Una línea de puntos entre Bosman y Negreira
La ley promovida por el futbolista belga hace 30 años terminó desencadenando la mayor orgía de compraventa de jugadores y convirtiendo este deporte en una quimera difícil de sufragar


Una causa justa puede desencadenar a veces una tormenta de proporciones no imaginadas. Incluso terminar haciendo compañeros de cama insospechados. En 1990, un centrocampista de medio pelo llamado Jean-Marc Bosman terminaba su contrato con el RFC Liège. El club belga no le renovó y él se buscó la vida para fichar por el Dunkerke francés. El problema es que en aquella época la ley permitía pedir un traspaso por un jugador, aunque hubiese expirado su vínculo. Como si fueran los electrodomésticos, la plancha grasienta y los taburetes de un bar que baja la persiana. Pero Bosman no era Zidane. Y el Dunkerke prefirió no desembolsar ni un franco, dejando al belga en un cruel limbo laboral.
Bosman, eso fue lo sorprendente, no tragó. Y comenzó una batalla legal de cinco años, de las que entusiasman a la tribuna por la épica del débil contra el poderoso. Todo el peso de su lucha se apoyaba en el Artículo 48 de los Tratados de Roma de 1957, origen de la Comunidad Económica Europea. Ya saben, el carbón y el acero, la fundación de la UE. El jugador invocó la libre circulación de trabajadores, ya fueran electricistas o futbolistas. Y de paso, la supresión de ese traspaso feudal en caso de finalizar el contrato. En 1995 el tribunal le dio la razón y todo cambió para siempre. Hoy tiene 61 años, está arruinado y sobrevive gracias a un subsidio, tal y como hace, de algún modo, una buena parte del fútbol surgido entonces.
Hubo un tiempo en que los entrenadores tiraban de micropolítica y sofisticada diplomacia para dejar al cuarto extranjero del equipo en la grada. Johan Cruyff sudaba en el banquillo con Koeman, Romario y Stoichkov en el campo y Laudrup en la grada (en parte por eso el danés se fue al Real Madrid). Pero la ley Bosman permitió a los clubes contratar un número ilimitado de comunitarios. Luego se abriría definitivamente la veda para comprar a granel, y cualquier brasileño, argentino o camerunés encontró un abuelo en Barakaldo. Ocurrió entonces que las canteras menguaron, los clubes con más dinero se convirtieron en hegemónicos y los países ricos siguieron expoliando a los más pobres. Aunque eso no fuese realmente ninguna novedad.

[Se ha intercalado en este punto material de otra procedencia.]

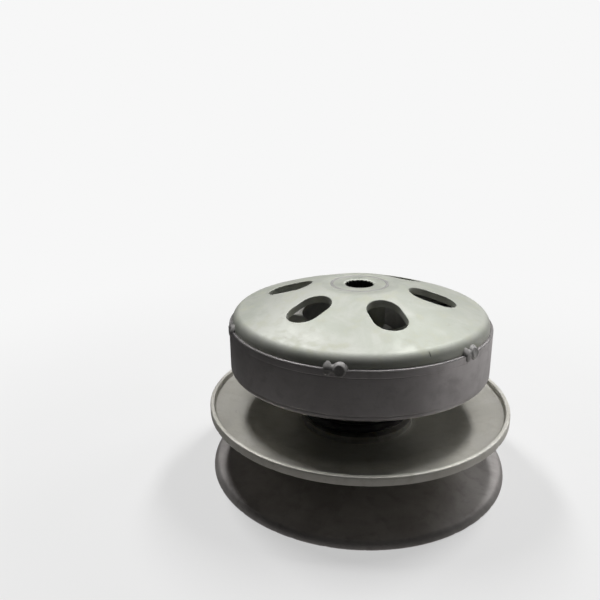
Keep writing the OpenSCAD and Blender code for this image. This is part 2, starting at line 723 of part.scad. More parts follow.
// Welds between band and bell, and the seam weld around the hub
module bell_welds() {
    bead_r = 3;
    bead_mid_r = bell_wall_r - 0.4;
    skin = bell_skin(fit);
    color([0.45, 0.45, 0.43]) {
        difference() {
            for (slip = [-1, 1]) around(3, weld_turn + 30 * (1 - slip) + slip * weld_slip - weld_arc / 2)
                rotate_extrude(angle = weld_arc, $fn = fine)
                    translate([bead_mid_r, band_top_z]) circle(r = bead_r, $fn = mid);
            turned(concat([[0, bell_rim_z], [0, bell_top]], skin));
            ring(0, band_r + fit, band_z, band_top_z + fit - band_z);
        }
        turned([
            [hub_r + fit, bell_top - 1.24], [hub_weld_r, bell_top + 0.06], [hub_weld_r - 0.5, bell_top + 0.2],
            [hub_r + 0.4, bell_top + 0.2], [hub_r + fit, bell_top + 0.1]
        ]);
    }
}

fixed_driven_disc();
driven_face_boss();
disc_rivets();
guide_pins();
bearing_outer_ring();
bearing_seal();
bearing_snap_ring();
bearing_inner_ring();
bearing_balls();
bearing_cage();
needle_shell();
needle_cage();
needle_rollers();
movable_driven_disc();
cam_sleeve();
sleeve_oil_seals();
collar_o_rings();
seal_collar();
guide_roller_1();
guide_roller_2();
guide_roller_3();
contra_spring();
upper_spring_seat();
clutch_drive_plate();
clutch_nut();
pivot_pins();
damper_posts();
damper_rubbers();
shoe_1();
shoe_2();
shoe_3();
shoe_lining_1();
shoe_lining_2();
shoe_lining_3();
shoe_spring_1();
shoe_spring_2();
shoe_spring_3();
clutch_side_plate();
pivot_clips();
clutch_bell();
bell_band();
bell_hub();
bell_welds();
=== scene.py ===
"""Looks of the driven pulley and clutch: finely shaped visible pieces, procedural materials, studio
and camera. Lengths in the shape code are millimetres in the part's frame; the meshes are in metres."""

import json
import math

import bmesh
import bpy
import numpy as np
from mathutils import Matrix, Vector


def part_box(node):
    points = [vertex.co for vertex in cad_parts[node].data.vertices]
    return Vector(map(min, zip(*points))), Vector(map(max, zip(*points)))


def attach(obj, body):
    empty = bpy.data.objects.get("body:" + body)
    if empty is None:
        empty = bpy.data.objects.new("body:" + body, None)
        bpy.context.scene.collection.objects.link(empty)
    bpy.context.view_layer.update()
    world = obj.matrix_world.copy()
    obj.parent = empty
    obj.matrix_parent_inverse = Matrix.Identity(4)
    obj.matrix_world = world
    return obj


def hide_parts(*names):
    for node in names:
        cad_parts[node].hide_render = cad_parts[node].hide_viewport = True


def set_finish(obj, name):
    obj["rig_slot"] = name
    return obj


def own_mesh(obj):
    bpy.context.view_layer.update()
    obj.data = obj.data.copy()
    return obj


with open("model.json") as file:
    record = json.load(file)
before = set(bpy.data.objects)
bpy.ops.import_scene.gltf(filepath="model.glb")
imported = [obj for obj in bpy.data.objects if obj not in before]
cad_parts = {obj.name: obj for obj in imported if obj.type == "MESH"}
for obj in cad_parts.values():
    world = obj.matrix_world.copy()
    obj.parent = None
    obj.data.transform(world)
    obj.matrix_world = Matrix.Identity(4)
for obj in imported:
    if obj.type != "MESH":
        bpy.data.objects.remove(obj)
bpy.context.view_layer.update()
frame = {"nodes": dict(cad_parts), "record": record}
nodes = frame["nodes"]
MM = 0.001
TURN = 2 * math.pi
MERGE = 1e-7      # points of a mesh that are nearer than this, in metres, become one


def low(node):
    """Lowest corner of a CAD node, in millimetres."""
    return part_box(node)[0] / MM


def high(node):
    """Highest corner of a CAD node, in millimetres."""
    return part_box(node)[1] / MM


def smooth(t):
    """Eases from 0 to 1."""
    t = min(1.0, max(0.0, t))
    return t * t * (3 - 2 * t)


# ---------------------------------------------------------------- mesh building


def mesh_of(name, verts, faces, drop_slivers=False):
    """A mesh from vertices in millimetres, with its doubled points merged and its faces turned outwards."""
    mesh = bpy.data.meshes.new(name)
    mesh.from_pydata([Vector(v) * MM for v in verts], [], faces)
    work = bmesh.new()
    work.from_mesh(mesh)
    bmesh.ops.remove_doubles(work, verts=work.verts, dist=MERGE)
    if drop_slivers:
        bmesh.ops.dissolve_degenerate(work, edges=work.edges, dist=MERGE)
    bmesh.ops.recalc_face_normals(work, faces=work.faces)
    work.to_mesh(mesh)
    work.free()
    return mesh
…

Los agentes y comisionistas se convirtieron en los reyes del fútbol. Y los clubes y las federaciones más pequeñas, hace ahora 30 años, fueron borrados de la primera línea del mapa internacional. O sea, de la Champions League. En esta última 2024-25, todos los integrantes de octavos de final pertenecían a las cinco grandes ligas. Tal y como escribía este el lunes el diario AS en un especial sobre el asunto, si lo comparamos con la antigua Copa de Europa, en las finales hubo equipos de hasta trece ligas distintas (Escocia, Rumania, Suecia, Bélgica, Grecia o Serbia), mientras que en el torneo actual solo ha habido finalistas de siete.
La orgía desatada con la ley Bosman cuesta un dineral. Pero ni siquiera ese reducido club en el que circula la pasta es suficiente para sufragar la cuenta de lo que parecía barra libre. Y surgieron entonces nuevas asociaciones y, sobre todo, ambiciones húmedas como la Superliga, promovida por Florentino Pérez y apoyada fielmente por Joan Laporta, club con el que el Real Madrid había decidido llevarse bien, incluso mirando hacia otro lado y apoyando con la dudosa inscripción de Olmo. “El Barça y el Madrid se tienen que ayudar”, señaló en noviembre de 2024. Hasta que esa alianza por el nuevo torneo terminó. Este lunes, en la copa de Navidad del Real Madrid, casi tres años después de llegar a los juzgados, el caso Negreira se convirtió en el escándalo más grave de la historia del fútbol.